According to the NIH, synthetic cannabinoids have been known to cause acute pulmonary injury, psychiatric crises, seizures and renal damage. Reports of cannabinoid hyperemesis syndrome – or severe vomiting and other gastrointestinal issues tied to long-term cannabis use – are also on the rise in synthetic cannabinoids, the NIH says. 

"It's synthetic, and we know this is not the same, and this is probably not good for you," Abraham said. "So when people are coming to the ERs, we know that physicians aren't asking, where did you get this cannabis? Was it from a neighbor? Did you buy this through the regulatory pathway?"

Which states have the highest teen delta-8 use? 

Delta-8 use was higher among teens in states and regions where cannabis is not legal, and also in states that don’t have laws on the books to regulate delta-8, according to the NIH. About 14% of 12th-graders in the South and 15% in the Midwest reported delta-8 use.

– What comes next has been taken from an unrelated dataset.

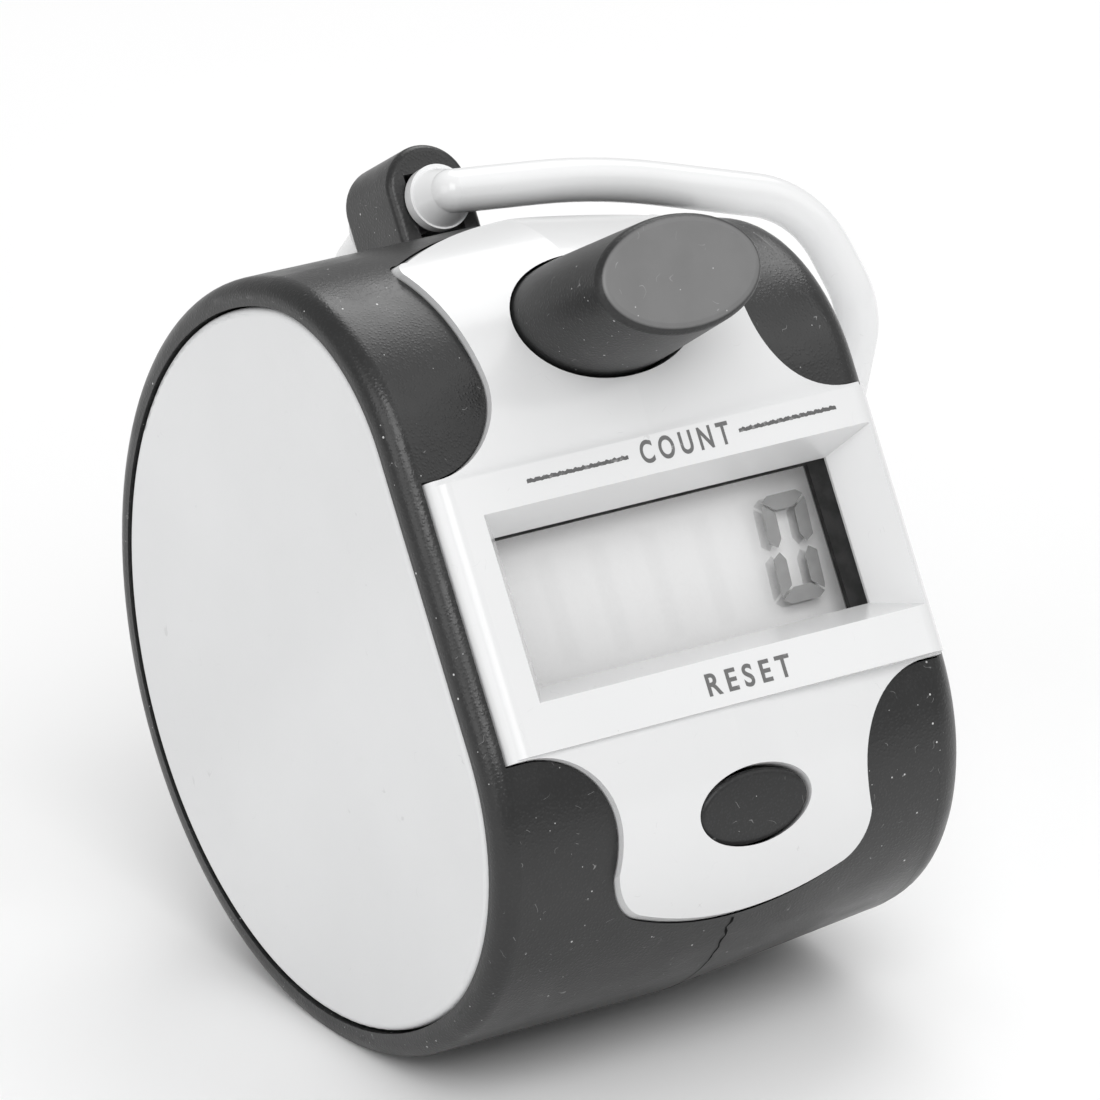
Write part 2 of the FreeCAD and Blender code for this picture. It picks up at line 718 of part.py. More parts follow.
# ---------------------------------------------------------------- screws
def make_screw(name, shank_radius, head_radius, length, head_height, turn, place):
    """Pan-head screw: its shank runs along its own +Z from under the head."""
    head = doc.addObject("Part::Cylinder", name + "_head")
    head.Radius = head_radius
    head.Height = head_height
    shank = doc.addObject("Part::Cylinder", name + "_shank")
    shank.Radius = shank_radius
    shank.Height = length + head_height
    driver = doc.addObject("Part::Box", name + "_driver")
    driver.Length = head_radius * 1.3
    driver.Width = 0.4
    driver.Height = head_height * 0.45
    driver.Placement.Base = Vec(-head_radius * 0.65, -0.2, 0)
    whole = doc.addObject("Part::Fuse", name + "_blank")
    whole.Base = head
    whole.Tool = shank
    slotted = doc.addObject("Part::Cut", name)
    slotted.Base = whole
    slotted.Tool = driver
    slotted.Placement = FreeCAD.Placement(place, turn)
    return slotted


def make_screws():
    back = sheet.get("board_front") + sheet.get("board_thickness")
    forward = FreeCAD.Rotation(Vec(1, 0, 0), 90)
    small = [make_screw("board_screw_%d" % i, 0.8, 1.65, 6.0, 1.1, forward,
                        Vec(across, back + 1.12, up))
             for i, (across, up) in enumerate(BOARD_SCREWS, start=1)]
    head_plane = -(ledge_floor.value + 0.3) + 0.2
    across_turn = FreeCAD.Rotation(Vec(0, 1, 0), 90)
    large = [make_screw("case_screw_%d" % i, 1.0, 1.85, 17.0, 1.2, across_turn,
                        Vec(head_plane, across, up))
             for i, (across, up) in enumerate(CASE_SCREWS, start=1)]
    for label, members in (("board_screws", small), ("case_screws", large)):
        group = doc.addObject("Part::Compound", label)
        group.Links = members
        group.Label = label
        put_in_row(group)


# ---------------------------------------------------------------- lug and finger ring
def make_lug():
    body = new_body("ring_lug")
    front = dim("lug_front")
    back = front + dim("lug_depth")
    reach = dim("lug_width") * 0.5
    hinge = dim("hinge_height")

    middle = dim("lug_shift")
    crown = dim("lug_crown")

    def arch(sketch):
        side, top, foot, mid = reach.value, crown.value, 17.9, middle.value
        points = [Vec(mid - side, top, 0), Vec(mid - side, foot, 0),
                  Vec(mid + side, foot, 0), Vec(mid + side, top, 0)]
        for i in range(3):
            sketch.addGeometry(Part.LineSegment(points[i], points[i + 1]), False)
        bow = Part.ArcOfCircle(Part.Circle(Vec(mid, top, 0), Vec(0, 0, 1), side), 0, math.pi)
        sketch.addGeometry(bow, False)
        close_loop(sketch, 0, 4)
        sketch.addConstraint(Sketcher.Constraint("Vertical", 0))
        sketch.addConstraint(Sketcher.Constraint("Horizontal", 1))
        sketch.addConstraint(Sketcher.Constraint("Vertical", 2))
        fix_radius(sketch, 3, reach, "bow")
        fix_point(sketch, 3, 3, middle, crown, "crown")
    pad_back(body, front, back, arch)
    faces = (front.value, back.value)
    round_edges(body, 0.45, lambda e: any(lies_at(e, "Y", y) for y in faces)
                and e.BoundBox.ZMax > 20)
    pad_back(body, front - 0.5, back + 0.5, rectangle(middle - 4.2, middle + 4.2, 16.5, 18.0))
    bore = dim("pin_radius") + 0.05
    cut_back(body, front - 0.1, back + 0.1,
             rectangle(middle - bore, middle + bore, hinge - 1.95, hinge + 1.72))
    return body


def smooth_path(points, radii):
    """Straight runs joined by tangent arcs, one radius for each inner point."""
    edges = []
    start = points[0]
    for i in range(1, len(points) - 1):
        corner = points[i]
        back = (points[i - 1] - corner).normalize()
        ahead = (points[i + 1] - corner).normalize()
        turn = math.pi - back.getAngle(ahead)
        reach = radii[i - 1] * math.tan(turn / 2)
        enter = corner + back * reach
        leave = corner + ahead * reach
        bisector = (back + ahead).normalize()
        centre = corner + bisector * (radii[i - 1] / math.cos(turn / 2))
        middle = centre - bisector * radii[i - 1]
        edges.append(Part.LineSegment(start, enter).toShape())
        edges.append(Part.Arc(enter, middle, leave).toShape())
        start = leave
    edges.append(Part.LineSegment(start, points[-1]).toShape())
    return Part.Wire(edges)


def make_ring():
    """Moulded loop: out of the lug's front, over the drum's right shoulder, round behind
    it and back into the lug's rear. Both ends are pins that turn in the lug."""
    rod = sheet.get("rod_radius")
    collar = sheet.get("collar_radius")
    pin = sheet.get("pin_radius")
    hinge = sheet.get("hinge_height")
    front = sheet.get("lug_front")
    back = front + sheet.get("lug_depth")
    middle = sheet.get("lug_shift")
    lift = 0.1
    nose = Vec(middle, front - lift - 2.0, hinge - 0.05)
    tail = Vec(middle, back + lift + 1.1, hinge)
    points = [nose, Vec(9.6, -2.1, 23.1), Vec(22.3, -2.3, 19.1), Vec(24.3, -1.6, 12.4),
              Vec(23.4, 4.5, 5.4), Vec(22.2, 12.5, 5.6), Vec(19.6, 18.4, 13.2),
              Vec(11.0, 18.8, 19.6), Vec(2.8, 15.6, 23.6), tail]
    radii = [38.0, 6.0, 5.2, 4.6, 4.6, 5.0, 9.0, 3.4]
    path = smooth_path(points, radii)
    start = path.Edges[0]
    heading = start.tangentAt(start.FirstParameter)
    section = Part.Wire([Part.Circle(nose, heading, rod).toShape()])
    tube = path.makePipeShell([section], True, True)
    backwards = Vec(0, 1, 0)
    flange = Vec(middle, front - lift - 0.7, hinge)
    pieces = [
        Part.makeSphere(rod, nose),
        Part.makeCylinder(collar, 0.7, flange, backwards),
        Part.makeCone(rod, collar * 0.92, 1.3, nose, backwards),
        Part.makeCylinder(pin, 2.4 + lift, Vec(middle, front - lift, hinge), backwards),
        Part.makeCylinder(collar, 1.1, Vec(middle, back + lift, hinge), backwards),
        Part.makeCylinder(pin, 2.4 + lift, Vec(middle, back - 2.4, hinge), backwards),
    ]
    solid = tube
    for piece in pieces:
        solid = solid.fuse(piece)
    ring = doc.addObject("Part::Feature", "finger_ring")
    ring.Shape = solid.removeSplitter()
    ring.Label = "finger_ring"
    put_in_row(ring)


# ---------------------------------------------------------------- assembly
def build():
    make_grip_shell("left_grip_shell", -1)
    make_grip_shell("right_grip_shell", 1)
    make_side_cover("left_side_cover", -1)
    make_side_cover("right_side_cover", 1)
    make_faceplate()
    make_count_button()
    make_reset_button()
    make_switch("count", 0, dim("count_centre"), -8.5, -9.91, -7.9, -6.6)
    make_switch("reset", dim("reset_shift"), dim("reset_centre"), -8.0, -9.21, -7.4, -6.5)
    make_display()
    make_board()
    make_battery()
    make_screws()
    make_lug()
    make_ring()


def export():
    doc.recompute()
    for obj in doc.Objects:
        if "Invalid" in obj.State or "Error" in obj.State:
            raise RuntimeError("%s is in state %s" % (obj.Label, obj.State))
    for node in nodes:
        if node.Shape.isNull() or not node.Shape.isValid():
            raise RuntimeError("%s has no valid shape" % node.Label)
    for node in nodes:
        node.Shape.exportStep("parts/%s.step" % node.Label)
        print(node.Label, "solids", len(node.Shape.Solids), "volume",
              round(node.Shape.Volume, 2))


build()
export()
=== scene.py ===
import json
import math
import bpy
import bmesh
from mathutils import Matrix, Vector


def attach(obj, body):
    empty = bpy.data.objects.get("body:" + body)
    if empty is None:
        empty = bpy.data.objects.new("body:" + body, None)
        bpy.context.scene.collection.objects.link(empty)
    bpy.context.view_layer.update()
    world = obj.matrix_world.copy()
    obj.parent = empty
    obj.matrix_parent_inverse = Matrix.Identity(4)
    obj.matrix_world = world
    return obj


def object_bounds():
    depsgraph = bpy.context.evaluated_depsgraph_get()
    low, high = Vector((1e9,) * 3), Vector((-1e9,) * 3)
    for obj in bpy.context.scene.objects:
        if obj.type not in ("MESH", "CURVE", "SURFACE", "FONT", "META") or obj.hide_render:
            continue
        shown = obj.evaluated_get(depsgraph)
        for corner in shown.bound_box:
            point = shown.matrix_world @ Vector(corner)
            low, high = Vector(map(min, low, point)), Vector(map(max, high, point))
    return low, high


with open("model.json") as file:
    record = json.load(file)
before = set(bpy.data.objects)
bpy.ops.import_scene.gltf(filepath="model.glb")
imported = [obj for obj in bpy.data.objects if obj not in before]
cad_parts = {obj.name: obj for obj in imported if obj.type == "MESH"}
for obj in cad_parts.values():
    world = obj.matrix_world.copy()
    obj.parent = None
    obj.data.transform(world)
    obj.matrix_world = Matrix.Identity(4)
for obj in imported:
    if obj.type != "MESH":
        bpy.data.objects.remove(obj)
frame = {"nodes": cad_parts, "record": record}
cad_low, cad_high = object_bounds()
MM = 0.001

# ---------------------------------------------------------------- directions and places
# The counter is drawn upright here: x across from its middle plane, y from the display
# backwards, z up along the display. The frame holds it leaning back.
JOINTS = {joint["name"]: joint for joint in frame["record"]["behaviour"]["joints"]}
BACKWARDS = Vector(JOINTS["count_press"]["axis"]).normalized()
ACROSS = Vector((1, 0, 0))
UPWARDS = ACROSS.cross(BACKWARDS)


def reach(node, direction):
    """Lowest and highest place of a CAD node along a direction, in metres."""
    places = [v.co.dot(direction) for v in frame["nodes"][node].data.vertices]
    return min(places), max(places)


MIDDLE = (reach("left_grip_shell", ACROSS)[0] + reach("right_grip_shell", ACROSS)[1]) / 2
FACE = reach("faceplate", BACKWARDS)[0]
UPRIGHT = Matrix((ACROSS, BACKWARDS, UPWARDS)).transposed().to_4x4()
UPRIGHT.translation = Vector((MIDDLE, 0, 0))


def place(x, y, z):
    """A point of the upright counter, in millimetres, as a point of the frame."""
    return UPRIGHT @ (Vector((x, y, z)) * MM)


# ---------------------------------------------------------------- node helpers
class Material:
    """A Principled material with short calls for the nodes that it needs."""

    def __init__(self, name, **sockets):
        self.data = bpy.data.materials.new(name)
        self.data.use_nodes = True
        self.tree = self.data.node_tree
        self.shader = self.tree.nodes["Principled BSDF"]
        self.space = self.add("ShaderNodeTexCoord").outputs["Object"]
        for socket, value in sockets.items():
            self.shader.inputs[socket.replace("_", " ")].default_value = value

    def add(self, kind, **settings):
        """A new node of this kind with these settings."""
        node = self.tree.nodes.new(kind)
        for name, value in settings.items():
            setattr(node, name, value)
        return node

    def feed(self, target, value):
        """Link a socket to an input, or set the input to a plain value."""
        if isinstance(value, bpy.types.NodeSocket):
            self.tree.links.new(value, target)
        else:
            target.default_value = value

    def math(self, operation, first, second=0.0):
        node = self.add("ShaderNodeMath", operation=operation)
        for socket, value in zip(node.inputs, (first, second)):
            self.feed(socket, value)
        return node.outputs[0]

    def noise(self, size, detail=2.0, roughness=0.5, distortion=0.0):
        """Noise whose features are about this many millimetres across."""
        node = self.add("ShaderNodeTexNoise")
        self.feed(node.inputs["Vector"], self.space)
        node.inputs["Scale"].default_value = 1.0 / (size * MM)
        node.inputs["Detail"].default_value = detail
        node.inputs["Roughness"].default_value = roughness
        node.inputs["Distortion"].default_value = distortion
        return node.outputs["Fac"]

    def cells(self, size):
        """Distance to, and colour of, the nearest of points about size millimetres apart."""
        node = self.add("ShaderNodeTexVoronoi")
        self.feed(node.inputs["Vector"], self.space)
        node.inputs["Scale"].default_value = 1.0 / (size * MM)
        return node.outputs["Distance"], node.outputs["Color"]

    def between(self, value, low, high, bottom=0.0, top=1.0):
        """Value stretched from low..high to bottom..top, smoothly and clamped."""
        node = self.add("ShaderNodeMapRange", interpolation_type="SMOOTHSTEP")
        for socket, number in zip(node.inputs, (value, low, high, bottom, top)):
            self.feed(socket, number)
        return node.outputs[0]

    def mix(self, factor, first, second):
        node = self.add("ShaderNodeMix", data_type="RGBA")
        self.feed(node.inputs[0], factor)
        self.feed(node.inputs[6], first)
        self.feed(node.inputs[7], second)
        return node.outputs[2]

    def along(self, direction, origin=0.0):
        """Distance of the surface point along a direction of the frame, in metres."""
        node = self.add("ShaderNodeVectorMath", operation="DOT_PRODUCT")
        self.feed(node.inputs[0], self.space)
        node.inputs[1].default_value = direction
        return self.math("SUBTRACT", node.outputs["Value"], origin)

    def specks(self, spacing, radius, share):
        """Mask of scattered dots: spacing and radius in millimetres, share of cells used."""
        distance, colour = self.cells(spacing)
        split = self.add("ShaderNodeSeparateColor")
        self.feed(split.inputs[0], colour)
        edge = radius / spacing
        dot = self.between(distance, edge * 0.7, edge, 1.0, 0.0)
        chosen = self.math("LESS_THAN", split.outputs[0], share)
        return self.math("MULTIPLY", dot, chosen)

    def scratches(self, size, width, share):
        """Mask of thin curved hairs: level lines of a slow noise, kept in a few places."""
        field = self.noise(size, 1.0)
        line = self.math("ABSOLUTE", self.math("SUBTRACT", field, 0.5))
        thin = self.between(line, 0.0, width, 1.0, 0.0)
        where = self.between(self.noise(size * 0.55, 0.0), 0.72 - share, 0.76 - share)
        return self.math("MULTIPLY", thin, where)

    def colour(self, value):
        self.feed(self.shader.inputs["Base Color"], value)

    def roughness(self, value):
        self.feed(self.shader.inputs["Roughness"], value)

    def bump(self, height, depth, strength=1.0):
        """Bump from a height of 0..1 that stands for depth millimetres."""
        node = self.add("ShaderNodeBump")
        node.inputs["Strength"].default_value = strength
        node.inputs["Distance"].default_value = depth * MM
        self.feed(node.inputs["Height"], height)
        self.feed(self.shader.inputs["Normal"], node.outputs[0])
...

Those numbers dropped to 10% for the Northeast and 5% in the West. 

In states without delta-8 regulations, 14% of 12th-graders reported using it. That number dropped to 6% in states with delta-8 legislation. 

Because the survey is taken in school settings, students who were absent, not enrolled, or with less engagement in school – a known risk factor for drug use – may have been less likely to participate in the survey, the investigators note in the 2023 Monitoring the Future Survey. That means the number of students using delta-8 may be higher than reported.